One of the last sessions of Affiliate Summit West 2011 in Las Vegas was also one of the most interesting. FTC Prosecution of Affiliates for Advertising Claims was presented by A. Jeff Ifrah, the founding partner of Ifrah Law. In the past few years, the Federal Trade Commission (FTC) has been cracking down on affiliates over deceptive trade and advertising practices. As an affiliate, it’s to your advantage to learn the new FTC rules and takes step to ensure you don’t get a knock on your door.
Jeff’s presentation was broken down in to four parts.
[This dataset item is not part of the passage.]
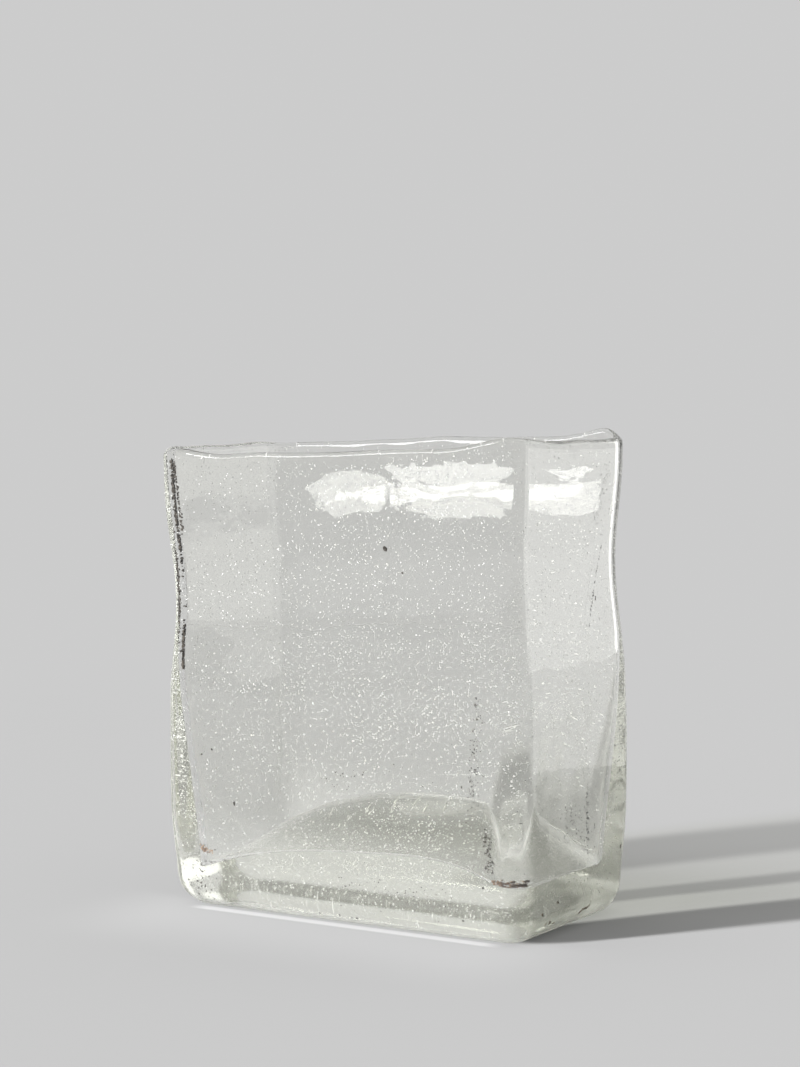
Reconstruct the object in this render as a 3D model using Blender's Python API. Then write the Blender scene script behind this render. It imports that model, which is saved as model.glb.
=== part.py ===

- Insider’s understanding of the FTC
- Real-life examples and what they mean to you
- Staying out of the government’s cross-hair
- Critical advice “in the event…”
The new FTC rules changes the guideline for disclaimers. In a nutshell, having a disclaimers no longer protects you from the FTC cracking down on your ass. The rules also change disclosure rules. As a blogger, it’s important to disclose if you were paid for a blog post, whether in cash or gifts.
The FTC has the power of issue a “Temporary Restraining Order.” The TRO allows to FTC to freeze all your assets even before they prove their case. This gives them tremendous leverage to get you to settle. Often time, you will read news story of a complaint and settlement done all in one day. This is because of the TRO instantly puts you out of business. It’s a situation where you are assumed guilty until proven otherwise.
The main take away I got from Jeff’s presentation was if you get a request from the FTC for more information (CIV), don’t send it until you see a lawyer first. In most cases, what ends up happening is you end up helping the government built a case against you. You still need to respond to the CIV but a lawyer can help you narrow the focus of the complaint or even dismiss it.